The new NOOK brand e-reader from Barnes & Noble has been getting a very mixed reaction from the marketplace. E-readers and books have been coming and going for a while now, culminating with Amazon’s Kindle 2 reader and the new Apple iBooks. Barnes & Noble are also marketing the new reader as much as possible, and the name makes SEO pretty easy so that they’ve got a pretty good market presence at least in terms of identity, if not as yet with market penetration.
NOOK color has a rather “tablet” look to it, a browser and Wi-Fi. It has a 7 inch touch screen, well within the portable device current chic range. Barnes & Noble are making a point of emphasizing the colour and versatility of the new reader, with some justification. The fact is that consumers have been mightily underwhelmed by the appallingly primitive presentation of earlier e-readers, which had, and to some extent still have, all the classic elegance of a cheap 1980s digital watch.

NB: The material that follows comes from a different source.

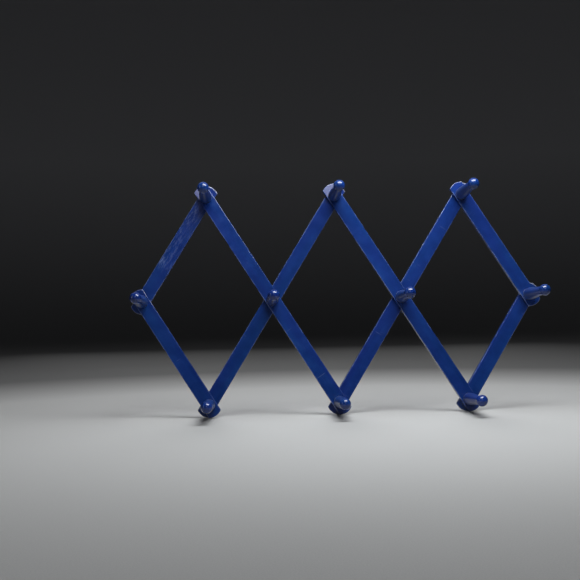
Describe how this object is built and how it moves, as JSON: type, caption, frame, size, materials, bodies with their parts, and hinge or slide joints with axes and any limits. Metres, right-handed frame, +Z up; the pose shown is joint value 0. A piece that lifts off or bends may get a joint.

This absolutely abysmal standard of presentation has left the market wide open to anything which looks like it’s even had the slightest acquaintanceship with modern media. Even Kindle 2 is stunningly drab, like a monument to uninteresting, not to say borderline insulting, aesthetic values. The general feeling in the market is that the readers have already had to suffer enough by being inflicted with the current bestsellers without having to look at an unspeakably boring, unimaginative mass of text.
Amazon is believed to be bringing a colour version of Kindle onto the market soon, but NOOKcolor can reasonably claim to be an effective commercial competitor. NOOKcolor brings with it a large range of Barnes & Noble products, including The New York Times bestseller list, and this could reasonably be considered to be a perhaps overdue move by Barnes & Noble into a full digital range spectrum. The new e-reader is also a lot cheaper than iPad, which may get NOOKcolor a respectable market share, particularly during a major recession.
Taking on iPad and Kindle at their own games could be seen to be a pretty daunting challenge, but the basic plotline is that a good all round e-reader could well find a niche. Kindle, for example, may be a market darling of the moment, but the fact is that Amazon blundered on regardless until Kindle 2 finally struck paydirt.
Given that Amazon on an Apple between them are arguably the two largest producers of this type of product in the world, and that their performance until very recently been a lot less than stellar, NOOKcolor, which is a pretty unpretentious collection of core technologies, has a good chance of becoming a plausible alternative.
Amazon and Apple have both dropped the ball repeatedly in bringing e-readers on the market. It has taken years to produce something which is basically a screen with text on it, a truly dismal performance even by the eternally fascinating standards of American industry. NOOKcolor looks like it’ll be around and functional to take advantage of any further mistakes.
Let’s get this straight – Readers want something that works and lets them buy and read all the books they want. Anything else is irrelevant. Nobody cares about gadgets, just provide a good working platform.